- Adjunct Professor, Psychology
- Global restructuring, participatory action research, social justice, gentrification, immigration, education, zero -tolerance policies
Caitlin Cahill is an Assistant Professor of Urban Geography and Politics at Pratt Institute. She engages in community-based participatory action research investigating the everyday intimate experiences of global urban restructuring, specifically as it concerns gentrification, immigration, education, and zero-tolerance policies. Caitlin is interested in creating collective spaces for dialogue, creativity, knowledge production, critical research and action. Before coming to CUNY, Caitlin worked as an Assistant Professor in the Department of City and Metropolitan Planning at the University of Utah. In Salt Lake City, she co-founded the Mestizo Arts & Activism Collective (with Matt Bradley and David Quijada), an intergenerational social justice think tank that engages young people as catalysts of change in a model integrating participatory research, arts and activism.
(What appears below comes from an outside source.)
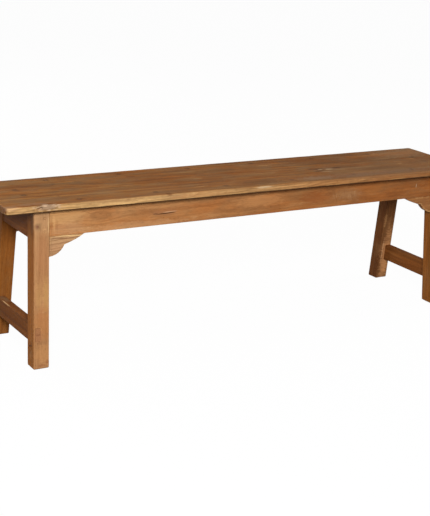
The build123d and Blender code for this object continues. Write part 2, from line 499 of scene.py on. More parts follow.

In addition to co-editing special journal issues on participatory ethics and youth participation, Caitlin’s work has been published in journals including Area; Environment & Planning A; City & Society; Gender, Space & Culture; Journal of Youth Studies, and The International Journal of Qualitative Studies in Education, among others, and edited collections such as the Gentrification Reader, A Companion to Social Geography, and Revolutionizing Education: Youth Participatory Action Research in Motion. Committed to interdisciplinary, engaged scholarship, Caitlin has received several awards for her research, teaching and public service including the Taconic Fellowship from the Pratt Center for Community Development and a special recognition from the ACLU for her work with young people on educational rights. Currently, Caitlin is on the editorial boards of Metro Politics, Community Development, Children’s Geographies, and Children, Youth, and Environments. Caitlin is on the advisory board of the Public Science Project and the Centre for Social Justice and Community Action at Durham University, UK.